Repeat exactly the lines from the start through the line with "INCH = 25.4", both ends included.

▬▬▬▬▬▬▬▬▬▬

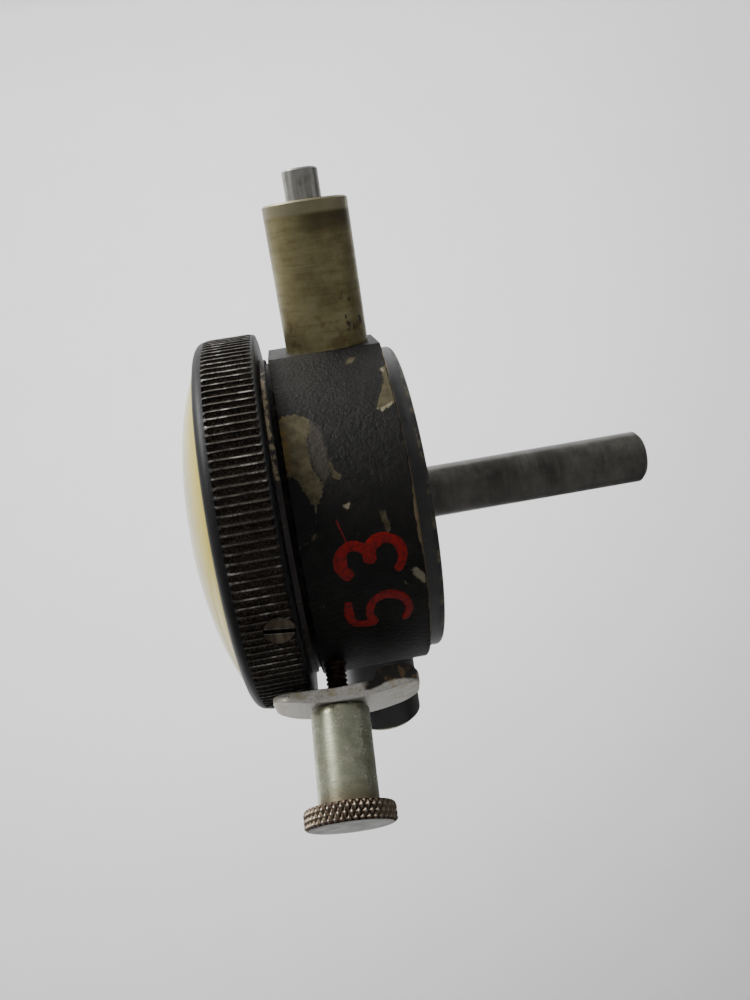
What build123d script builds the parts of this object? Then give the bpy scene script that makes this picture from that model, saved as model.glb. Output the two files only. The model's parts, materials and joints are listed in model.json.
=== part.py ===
from build123d import *
from math import acos, atan2, cos, degrees, hypot, pi, radians, sin, sqrt
import os

# A 1 3/4 inch dial indicator with a 3/8 inch stem, a 1/4 inch rear post and a bezel clamp.
#
# Every sub-part is built in dial coordinates, in millimetres: the origin is where the dial
# axis meets the spindle axis, +X points to 3 o'clock, +Y to 12 o'clock and +Z out of the dial
# towards the reader.  save() turns them into the row frame: the origin at the middle of the
# stem's free end, +Z up along the stem to 12 o'clock, and the dial facing -Y.

INCH = 25.4

# ---- driving dimensions -------------------------------------------------------------------
DIAL_HEIGHT = 35.65           # stem end to dial axis
CASE_R = 19.5
CASE_FRONT = 6.9
CASE_BACK = -5.64
CASE_WALL = 2.3
WEB = 1.5                     # thickness of the case's front web
SPIGOT_R = 18.6               # the collar that the bezel turns on
SPIGOT_FRONT = 11.15
SPIGOT_WALL = 1.8
STEM_FLAT = 19.7              # dial axis to the raised flat that the stem stands on
PAD_HALF = 4.8                # half the width of that flat
CAP_FLAT = 18.95              # dial axis to the flat under the dust cap
EDGE = 0.2                    # small chamfers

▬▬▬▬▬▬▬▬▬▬

REPLY:
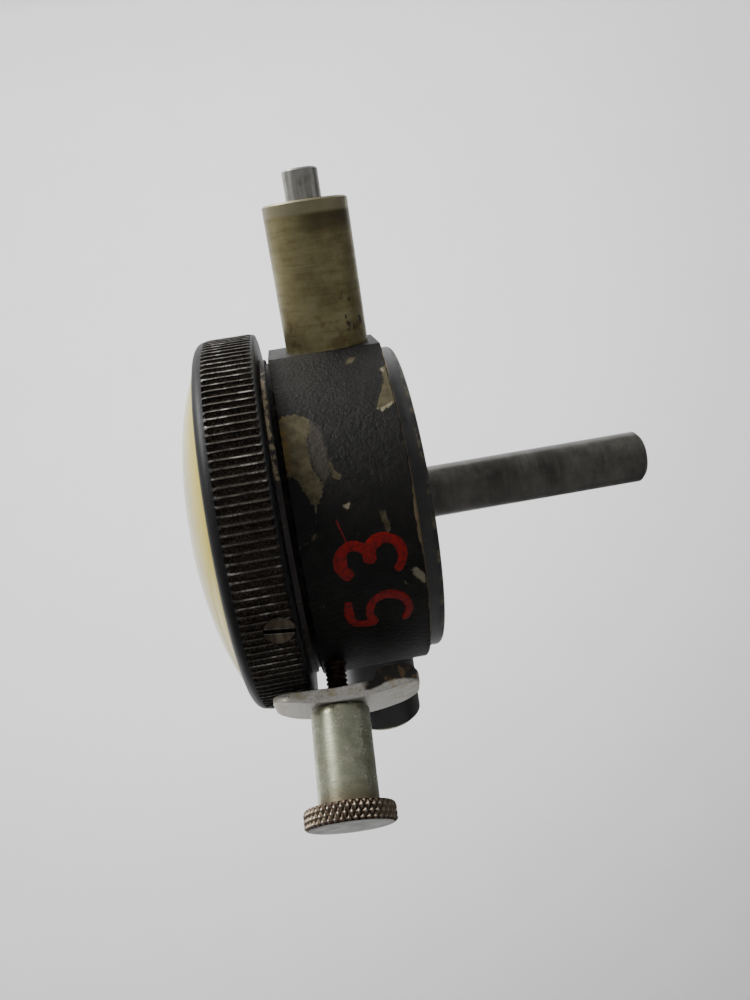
What build123d script builds the parts of this object? Then give the bpy scene script that makes this picture from that model, saved as model.glb. Output the two files only. The model's parts, materials and joints are listed in model.json.
=== part.py ===
from build123d import *
from math import acos, atan2, cos, degrees, hypot, pi, radians, sin, sqrt
import os

# A 1 3/4 inch dial indicator with a 3/8 inch stem, a 1/4 inch rear post and a bezel clamp.
#
# Every sub-part is built in dial coordinates, in millimetres: the origin is where the dial
# axis meets the spindle axis, +X points to 3 o'clock, +Y to 12 o'clock and +Z out of the dial
# towards the reader.  save() turns them into the row frame: the origin at the middle of the
# stem's free end, +Z up along the stem to 12 o'clock, and the dial facing -Y.

INCH = 25.4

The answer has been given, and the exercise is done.